Ich warte auch erstmal noch etwas ab, vielleicht kommt ja demnächst nochmal was neues von Samsung


----------



## Low (16. April 2013)

*AW: Suche Tablet mit Digitizer für Uni*

Ich warte momentan auf das Windows Surface Pro, weil ich keine guten Android Apps kenne die das Leisten können was einige Programme unter Windows können.


----------



## turbosnake (16. April 2013)

*AW: Suche Tablet mit Digitizer für Uni*

Es kann aber iirc keine Stifteingabe.


----------



## Low (16. April 2013)

*AW: Suche Tablet mit Digitizer für Uni*

Beim Microsoft Surface Pro wurde ein Wacom Digitizer integriert, der bis zu 1024 Punkte der Druckempfindlichkeit erkennt.
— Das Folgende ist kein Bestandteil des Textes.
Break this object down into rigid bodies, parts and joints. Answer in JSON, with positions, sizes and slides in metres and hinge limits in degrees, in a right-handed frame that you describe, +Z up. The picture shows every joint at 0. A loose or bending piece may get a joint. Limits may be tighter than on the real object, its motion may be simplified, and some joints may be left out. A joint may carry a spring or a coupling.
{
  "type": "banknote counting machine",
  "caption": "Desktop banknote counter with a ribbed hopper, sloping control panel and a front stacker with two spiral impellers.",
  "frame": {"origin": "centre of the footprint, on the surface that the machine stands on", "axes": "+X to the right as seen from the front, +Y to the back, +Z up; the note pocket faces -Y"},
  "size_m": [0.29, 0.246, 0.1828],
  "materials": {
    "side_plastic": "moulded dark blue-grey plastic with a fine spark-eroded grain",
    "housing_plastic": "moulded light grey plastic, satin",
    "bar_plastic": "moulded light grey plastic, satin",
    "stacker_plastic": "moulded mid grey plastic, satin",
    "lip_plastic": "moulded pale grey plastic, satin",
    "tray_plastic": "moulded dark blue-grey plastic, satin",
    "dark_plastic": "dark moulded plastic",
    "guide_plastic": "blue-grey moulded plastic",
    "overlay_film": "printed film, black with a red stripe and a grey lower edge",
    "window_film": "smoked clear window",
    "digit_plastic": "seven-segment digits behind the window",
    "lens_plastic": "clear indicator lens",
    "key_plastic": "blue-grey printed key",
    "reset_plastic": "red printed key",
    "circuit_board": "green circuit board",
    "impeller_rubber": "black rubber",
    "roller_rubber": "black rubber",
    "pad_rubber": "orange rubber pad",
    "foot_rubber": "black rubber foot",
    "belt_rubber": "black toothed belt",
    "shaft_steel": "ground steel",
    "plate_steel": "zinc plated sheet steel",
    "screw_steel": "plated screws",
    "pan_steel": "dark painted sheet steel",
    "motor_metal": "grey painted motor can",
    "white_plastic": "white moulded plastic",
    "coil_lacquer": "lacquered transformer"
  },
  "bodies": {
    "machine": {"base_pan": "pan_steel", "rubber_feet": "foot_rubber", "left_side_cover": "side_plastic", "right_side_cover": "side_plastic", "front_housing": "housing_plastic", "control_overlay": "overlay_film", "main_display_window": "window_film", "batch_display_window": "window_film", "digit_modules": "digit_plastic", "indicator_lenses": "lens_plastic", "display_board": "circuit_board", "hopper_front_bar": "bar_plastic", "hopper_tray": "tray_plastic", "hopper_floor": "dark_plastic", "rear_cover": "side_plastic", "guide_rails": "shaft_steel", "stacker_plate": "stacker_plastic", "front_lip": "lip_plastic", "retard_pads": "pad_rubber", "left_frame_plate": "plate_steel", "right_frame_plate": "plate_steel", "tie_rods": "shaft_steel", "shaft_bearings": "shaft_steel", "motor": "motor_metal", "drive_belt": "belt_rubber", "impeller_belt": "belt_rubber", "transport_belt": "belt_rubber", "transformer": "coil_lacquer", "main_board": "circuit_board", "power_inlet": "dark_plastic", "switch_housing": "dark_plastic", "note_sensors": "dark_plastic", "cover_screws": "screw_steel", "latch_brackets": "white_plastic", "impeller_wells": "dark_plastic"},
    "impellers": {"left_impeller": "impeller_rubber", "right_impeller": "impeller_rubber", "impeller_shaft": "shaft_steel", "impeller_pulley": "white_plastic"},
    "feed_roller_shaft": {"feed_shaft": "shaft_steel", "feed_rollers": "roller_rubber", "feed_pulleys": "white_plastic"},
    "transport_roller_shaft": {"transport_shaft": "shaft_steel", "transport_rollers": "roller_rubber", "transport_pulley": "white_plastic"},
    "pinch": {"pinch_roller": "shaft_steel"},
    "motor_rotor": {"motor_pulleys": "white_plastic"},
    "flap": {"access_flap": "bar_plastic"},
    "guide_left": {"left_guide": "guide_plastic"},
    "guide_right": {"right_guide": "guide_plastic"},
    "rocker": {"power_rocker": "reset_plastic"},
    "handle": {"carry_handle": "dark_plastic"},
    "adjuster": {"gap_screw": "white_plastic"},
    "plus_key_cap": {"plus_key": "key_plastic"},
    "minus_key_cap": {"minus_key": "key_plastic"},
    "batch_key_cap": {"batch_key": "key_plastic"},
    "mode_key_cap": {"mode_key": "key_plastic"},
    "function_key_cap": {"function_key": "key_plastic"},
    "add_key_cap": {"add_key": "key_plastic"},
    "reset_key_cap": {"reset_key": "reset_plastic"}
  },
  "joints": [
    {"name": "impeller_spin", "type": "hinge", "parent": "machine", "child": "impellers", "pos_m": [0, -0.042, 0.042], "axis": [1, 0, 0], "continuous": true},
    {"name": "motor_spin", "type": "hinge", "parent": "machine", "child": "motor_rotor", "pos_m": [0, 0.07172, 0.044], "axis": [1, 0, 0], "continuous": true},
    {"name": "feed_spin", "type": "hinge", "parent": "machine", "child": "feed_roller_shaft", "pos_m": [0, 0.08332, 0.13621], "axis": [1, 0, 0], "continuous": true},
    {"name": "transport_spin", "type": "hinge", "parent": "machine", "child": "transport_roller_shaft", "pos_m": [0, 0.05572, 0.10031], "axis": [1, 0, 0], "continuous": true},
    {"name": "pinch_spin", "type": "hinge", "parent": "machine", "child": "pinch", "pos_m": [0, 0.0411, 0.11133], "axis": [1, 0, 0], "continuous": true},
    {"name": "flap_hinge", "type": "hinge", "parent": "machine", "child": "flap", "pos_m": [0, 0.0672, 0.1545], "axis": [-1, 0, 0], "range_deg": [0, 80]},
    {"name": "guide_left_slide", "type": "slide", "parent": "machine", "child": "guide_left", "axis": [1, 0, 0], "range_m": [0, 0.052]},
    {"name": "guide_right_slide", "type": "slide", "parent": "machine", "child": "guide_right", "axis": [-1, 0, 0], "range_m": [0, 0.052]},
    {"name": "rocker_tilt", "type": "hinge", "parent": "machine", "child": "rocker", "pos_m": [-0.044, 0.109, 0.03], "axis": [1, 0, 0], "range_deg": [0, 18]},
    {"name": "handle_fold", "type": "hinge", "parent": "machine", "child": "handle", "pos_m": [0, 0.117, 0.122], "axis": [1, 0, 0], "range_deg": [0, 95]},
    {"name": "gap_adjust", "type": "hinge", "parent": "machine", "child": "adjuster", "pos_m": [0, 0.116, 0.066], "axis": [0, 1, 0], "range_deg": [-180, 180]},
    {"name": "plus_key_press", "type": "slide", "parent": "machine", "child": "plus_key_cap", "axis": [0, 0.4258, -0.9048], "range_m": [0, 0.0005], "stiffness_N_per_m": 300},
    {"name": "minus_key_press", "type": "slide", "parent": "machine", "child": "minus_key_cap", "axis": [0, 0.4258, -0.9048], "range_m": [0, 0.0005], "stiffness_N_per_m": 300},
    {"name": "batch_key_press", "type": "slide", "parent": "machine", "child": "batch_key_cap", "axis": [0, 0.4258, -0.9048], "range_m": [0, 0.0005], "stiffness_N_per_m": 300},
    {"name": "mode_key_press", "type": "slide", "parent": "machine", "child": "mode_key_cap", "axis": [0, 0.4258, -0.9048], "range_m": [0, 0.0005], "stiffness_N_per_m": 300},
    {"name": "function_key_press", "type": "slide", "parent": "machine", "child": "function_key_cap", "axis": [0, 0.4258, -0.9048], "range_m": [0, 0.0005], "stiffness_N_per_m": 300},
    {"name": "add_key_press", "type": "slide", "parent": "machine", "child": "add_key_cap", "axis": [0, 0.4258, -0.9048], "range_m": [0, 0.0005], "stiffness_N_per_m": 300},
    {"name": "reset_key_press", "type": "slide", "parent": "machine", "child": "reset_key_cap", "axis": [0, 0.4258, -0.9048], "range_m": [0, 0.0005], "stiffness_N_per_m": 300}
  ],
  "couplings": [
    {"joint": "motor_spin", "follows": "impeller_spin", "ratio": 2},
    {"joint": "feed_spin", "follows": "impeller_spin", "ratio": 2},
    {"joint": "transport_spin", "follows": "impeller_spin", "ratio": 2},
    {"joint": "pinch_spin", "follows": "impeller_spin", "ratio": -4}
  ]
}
Durch diesen ist es möglich, mit dem Stylus genauere Eingaben zu machen oder auch ähnlich wie auf einem Notizbuch zu schreiben

Hatte mir mehrere Videos vom Surface Pro und Android Tablets angeschaut mit Stifteingabe. Mit Android zu arbeiten finde ich nicht gut, Multimedia ja, sonst nein


----------



## turbosnake (16. April 2013)

*AW: Suche Tablet mit Digitizer für Uni*

If I Recall Correctly Wenn ich mich recht erinnere


----------



## Low (16. April 2013)

*AW: Suche Tablet mit Digitizer für Uni*

Hab meinen Post aktualisiert


----------



## ile (17. April 2013)

Low schrieb:
			
		

> Beim Microsoft Surface Pro wurde ein Wacom Digitizer integriert, der bis zu 1024 Punkte der Druckempfindlichkeit erkennt. Durch diesen ist es möglich, mit dem Stylus genauere Eingaben zu machen oder auch ähnlich wie auf einem Notizbuch zu schreiben
> 
> Hatte mir mehrere Videos vom Surface Pro und Android Tablets angeschaut mit Stifteingabe. Mit Android zu arbeiten finde ich nicht gut, Multimedia ja, sonst nein



Ja gut. Problem ist halt: 
- viel teurer
- deutlich schwerer
- zu wenig Akkulaufzeit

(für meine aktuellen Zwecke! Generell ist das Surface Pro ein cooles Gerät, bloß im Moment bringt mir n Galaxy Note mehr... (schreib ich, damit Cook nicht aus allen Wolken fällt, wenn er das liest...  ))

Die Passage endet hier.